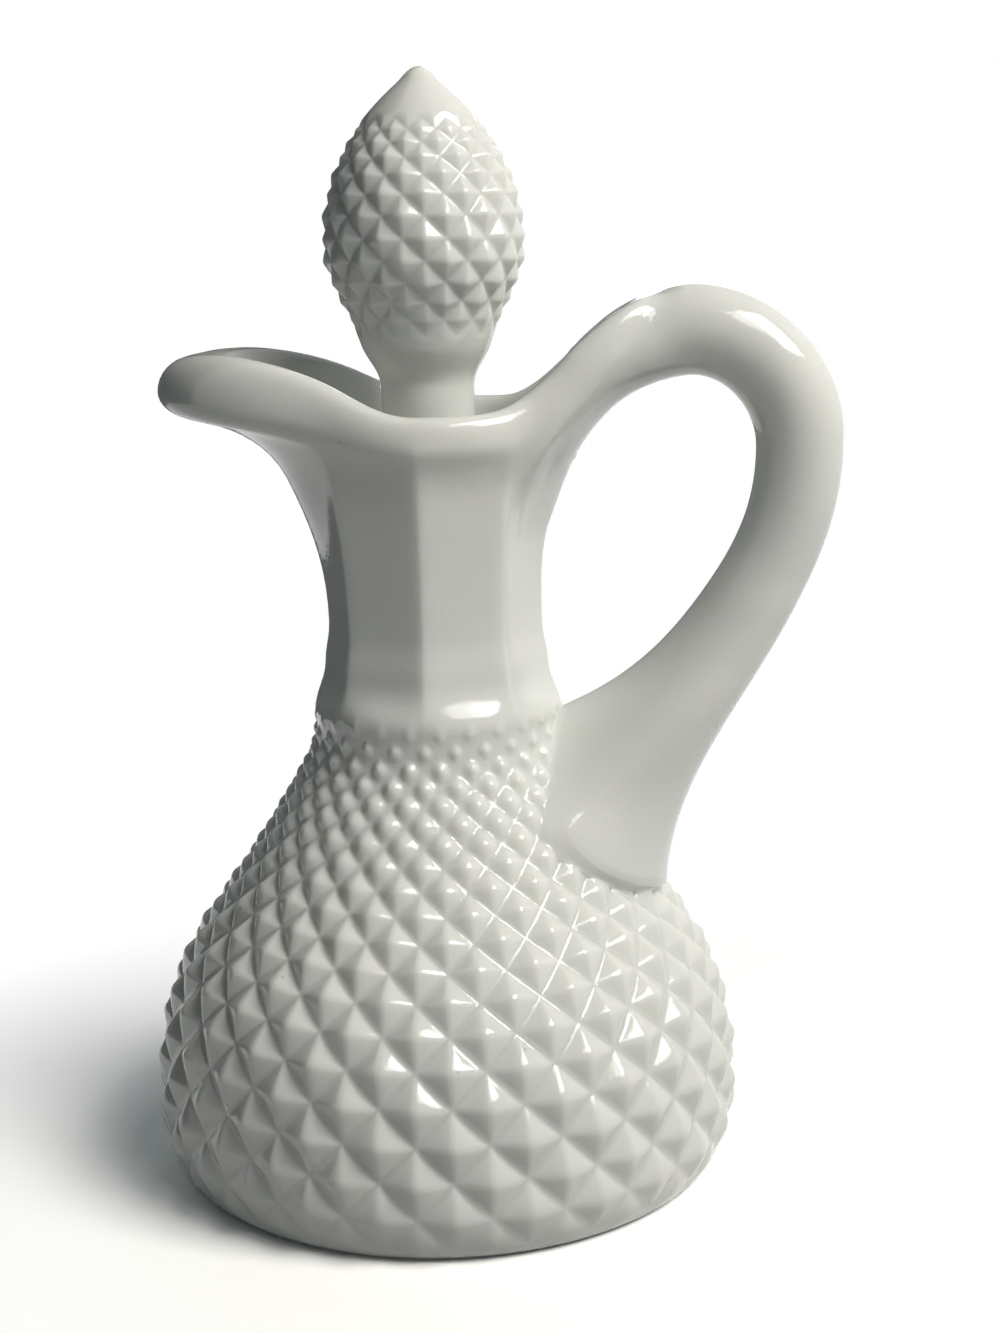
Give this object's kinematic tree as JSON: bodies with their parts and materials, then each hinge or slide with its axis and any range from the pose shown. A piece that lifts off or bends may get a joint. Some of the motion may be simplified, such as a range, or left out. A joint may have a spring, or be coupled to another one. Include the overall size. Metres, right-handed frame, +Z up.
{
  "type": "oil and vinegar cruet",
  "caption": "Opaque white pressed-glass cruet: squat bowl covered in diamond points, octagonal neck, long pouring lip, looped handle and a pointed glass stopper.",
  "frame": {"origin": "middle of the foot, on the table", "axes": "+Z up along the neck, the pouring lip points to -X, the handle to +X and the front is -Y"},
  "size_m": [0.1061, 0.0908, 0.165],
  "materials": {
    "body_glass": "opaque white, fire-polished gloss",
    "stopper_glass": "opaque white, fire-polished gloss",
    "soft_plastic": "soft, cloudy and satin"
  },
  "bodies": {
    "bottle": {"cruet_body": "body_glass"},
    "seal": {"sealing_sleeve": "soft_plastic"},
    "stopper": {"stopper": "stopper_glass"}
  },
  "joints": [
    {"name": "stopper_lift", "type": "slide", "parent": "bottle", "child": "seal", "axis": [0, 0, 1], "range_m": [0, 0.05]},
    {"name": "stopper_turn", "type": "hinge", "parent": "seal", "child": "stopper", "pos_m": [0, 0, 0.1], "axis": [0, 0, 1], "continuous": true}
  ]
}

▸ **Exercise description**
Set down the listing in full, keeping every word exactly as it is.

▸ **Reply**
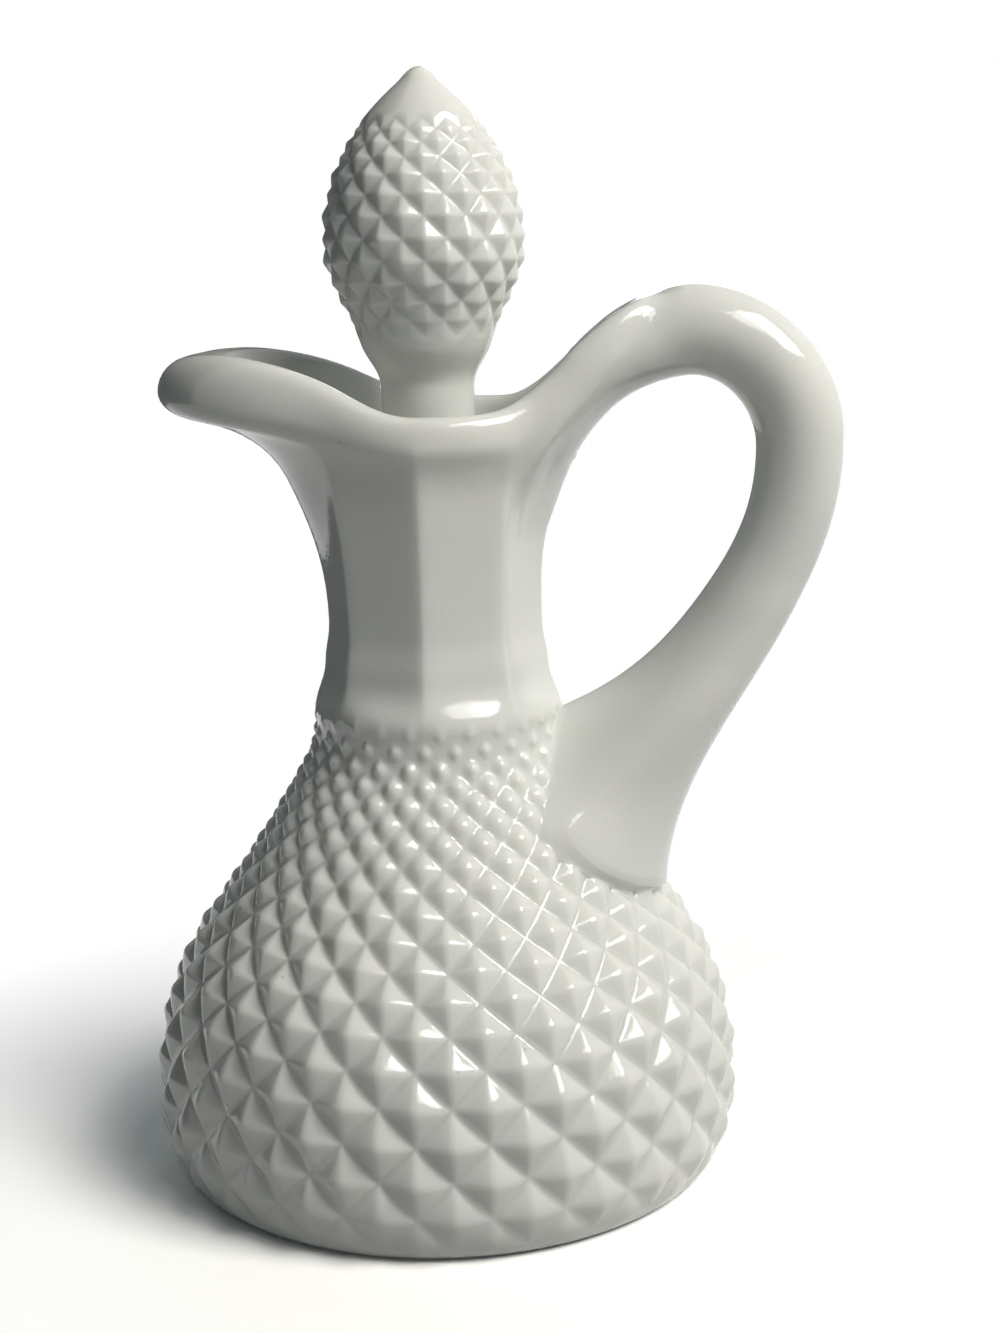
Give this object's kinematic tree as JSON: bodies with their parts and materials, then each hinge or slide with its axis and any range from the pose shown. A piece that lifts off or bends may get a joint. Some of the motion may be simplified, such as a range, or left out. A joint may have a spring, or be coupled to another one. Include the overall size. Metres, right-handed frame, +Z up.
{
  "type": "oil and vinegar cruet",
  "caption": "Opaque white pressed-glass cruet: squat bowl covered in diamond points, octagonal neck, long pouring lip, looped handle and a pointed glass stopper.",
  "frame": {"origin": "middle of the foot, on the table", "axes": "+Z up along the neck, the pouring lip points to -X, the handle to +X and the front is -Y"},
  "size_m": [0.1061, 0.0908, 0.165],
  "materials": {
    "body_glass": "opaque white, fire-polished gloss",
    "stopper_glass": "opaque white, fire-polished gloss",
    "soft_plastic": "soft, cloudy and satin"
  },
  "bodies": {
    "bottle": {"cruet_body": "body_glass"},
    "seal": {"sealing_sleeve": "soft_plastic"},
    "stopper": {"stopper": "stopper_glass"}
  },
  "joints": [
    {"name": "stopper_lift", "type": "slide", "parent": "bottle", "child": "seal", "axis": [0, 0, 1], "range_m": [0, 0.05]},
    {"name": "stopper_turn", "type": "hinge", "parent": "seal", "child": "stopper", "pos_m": [0, 0, 0.1], "axis": [0, 0, 1], "continuous": true}
  ]
}